>> Begin Provided material
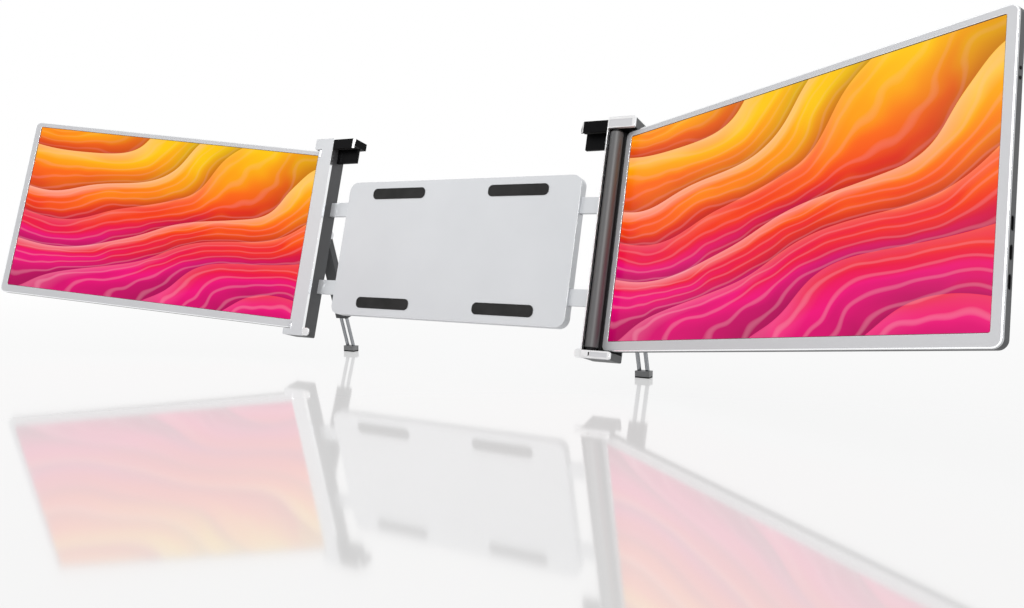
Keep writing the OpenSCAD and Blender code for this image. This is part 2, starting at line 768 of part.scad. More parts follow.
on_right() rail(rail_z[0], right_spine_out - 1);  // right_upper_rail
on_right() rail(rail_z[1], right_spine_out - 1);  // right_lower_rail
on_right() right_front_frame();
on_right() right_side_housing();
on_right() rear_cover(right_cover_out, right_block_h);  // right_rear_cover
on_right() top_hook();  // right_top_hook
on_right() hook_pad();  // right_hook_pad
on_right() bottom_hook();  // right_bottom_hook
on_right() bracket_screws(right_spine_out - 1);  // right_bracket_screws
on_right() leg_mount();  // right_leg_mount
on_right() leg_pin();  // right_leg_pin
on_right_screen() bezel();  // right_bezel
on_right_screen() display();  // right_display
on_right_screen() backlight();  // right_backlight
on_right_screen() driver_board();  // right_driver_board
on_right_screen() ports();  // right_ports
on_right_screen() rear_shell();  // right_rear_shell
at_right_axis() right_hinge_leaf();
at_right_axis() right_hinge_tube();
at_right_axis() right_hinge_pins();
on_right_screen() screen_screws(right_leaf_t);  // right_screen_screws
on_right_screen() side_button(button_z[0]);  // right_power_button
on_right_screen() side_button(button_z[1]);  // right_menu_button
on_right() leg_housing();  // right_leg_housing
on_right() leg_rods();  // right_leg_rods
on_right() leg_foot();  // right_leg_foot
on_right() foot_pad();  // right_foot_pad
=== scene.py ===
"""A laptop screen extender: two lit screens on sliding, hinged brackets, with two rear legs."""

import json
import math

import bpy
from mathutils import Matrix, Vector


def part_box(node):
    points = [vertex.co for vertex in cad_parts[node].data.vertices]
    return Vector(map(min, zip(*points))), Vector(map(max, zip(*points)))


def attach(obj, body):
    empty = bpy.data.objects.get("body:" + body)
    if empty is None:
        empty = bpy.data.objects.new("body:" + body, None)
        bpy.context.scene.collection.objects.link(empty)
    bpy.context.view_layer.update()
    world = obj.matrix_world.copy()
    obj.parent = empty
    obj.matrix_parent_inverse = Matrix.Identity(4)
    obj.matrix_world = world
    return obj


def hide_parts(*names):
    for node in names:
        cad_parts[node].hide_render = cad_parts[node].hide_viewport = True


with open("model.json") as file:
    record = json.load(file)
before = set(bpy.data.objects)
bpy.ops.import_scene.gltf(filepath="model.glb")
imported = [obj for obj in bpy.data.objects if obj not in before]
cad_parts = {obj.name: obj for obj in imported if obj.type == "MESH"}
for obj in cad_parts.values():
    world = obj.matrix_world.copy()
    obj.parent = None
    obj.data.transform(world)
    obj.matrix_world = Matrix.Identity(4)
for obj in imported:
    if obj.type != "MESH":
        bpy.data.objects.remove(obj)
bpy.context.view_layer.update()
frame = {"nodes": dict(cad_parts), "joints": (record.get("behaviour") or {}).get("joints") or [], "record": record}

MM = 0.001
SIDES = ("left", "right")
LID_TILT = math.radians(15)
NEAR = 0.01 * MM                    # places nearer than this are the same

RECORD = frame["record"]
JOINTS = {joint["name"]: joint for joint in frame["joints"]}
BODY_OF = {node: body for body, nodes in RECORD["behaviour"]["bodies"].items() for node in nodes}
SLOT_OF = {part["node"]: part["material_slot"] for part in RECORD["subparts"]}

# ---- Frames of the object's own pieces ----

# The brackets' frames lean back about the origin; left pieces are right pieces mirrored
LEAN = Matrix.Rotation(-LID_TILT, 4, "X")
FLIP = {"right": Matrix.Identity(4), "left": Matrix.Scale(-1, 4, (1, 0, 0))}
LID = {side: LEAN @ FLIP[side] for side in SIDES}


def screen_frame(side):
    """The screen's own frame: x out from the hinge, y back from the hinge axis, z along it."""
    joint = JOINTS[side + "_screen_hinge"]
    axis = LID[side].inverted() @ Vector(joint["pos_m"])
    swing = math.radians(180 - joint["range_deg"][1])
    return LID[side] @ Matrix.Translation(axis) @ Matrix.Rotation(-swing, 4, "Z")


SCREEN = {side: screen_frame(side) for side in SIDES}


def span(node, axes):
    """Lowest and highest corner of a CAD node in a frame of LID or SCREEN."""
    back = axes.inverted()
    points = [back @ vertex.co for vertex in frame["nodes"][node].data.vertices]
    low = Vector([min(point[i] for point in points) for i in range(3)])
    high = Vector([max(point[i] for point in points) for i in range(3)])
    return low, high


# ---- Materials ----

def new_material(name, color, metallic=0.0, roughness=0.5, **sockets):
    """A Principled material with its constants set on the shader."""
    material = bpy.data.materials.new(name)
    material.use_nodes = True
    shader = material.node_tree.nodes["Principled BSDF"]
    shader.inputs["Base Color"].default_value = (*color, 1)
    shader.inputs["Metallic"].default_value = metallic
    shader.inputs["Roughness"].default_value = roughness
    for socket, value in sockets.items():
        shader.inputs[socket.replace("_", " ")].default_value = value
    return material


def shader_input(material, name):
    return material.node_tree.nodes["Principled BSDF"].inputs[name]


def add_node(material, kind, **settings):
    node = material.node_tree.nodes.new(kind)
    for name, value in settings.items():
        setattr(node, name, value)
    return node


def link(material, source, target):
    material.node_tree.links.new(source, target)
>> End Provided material
- Task description -
Exactly repeat the lines from the line with "at_right_axis() right_hinge_pins();" to the line with "imported = [obj", including both, and output nothing else.

- Solution for this task -
at_right_axis() right_hinge_pins();
on_right_screen() screen_screws(right_leaf_t);  // right_screen_screws
on_right_screen() side_button(button_z[0]);  // right_power_button
on_right_screen() side_button(button_z[1]);  // right_menu_button
on_right() leg_housing();  // right_leg_housing
on_right() leg_rods();  // right_leg_rods
on_right() leg_foot();  // right_leg_foot
on_right() foot_pad();  // right_foot_pad
=== scene.py ===
"""A laptop screen extender: two lit screens on sliding, hinged brackets, with two rear legs."""

import json
import math

import bpy
from mathutils import Matrix, Vector


def part_box(node):
    points = [vertex.co for vertex in cad_parts[node].data.vertices]
    return Vector(map(min, zip(*points))), Vector(map(max, zip(*points)))


def attach(obj, body):
    empty = bpy.data.objects.get("body:" + body)
    if empty is None:
        empty = bpy.data.objects.new("body:" + body, None)
        bpy.context.scene.collection.objects.link(empty)
    bpy.context.view_layer.update()
    world = obj.matrix_world.copy()
    obj.parent = empty
    obj.matrix_parent_inverse = Matrix.Identity(4)
    obj.matrix_world = world
    return obj


def hide_parts(*names):
    for node in names:
        cad_parts[node].hide_render = cad_parts[node].hide_viewport = True


with open("model.json") as file:
    record = json.load(file)
before = set(bpy.data.objects)
bpy.ops.import_scene.gltf(filepath="model.glb")
imported = [obj for obj in bpy.data.objects if obj not in before]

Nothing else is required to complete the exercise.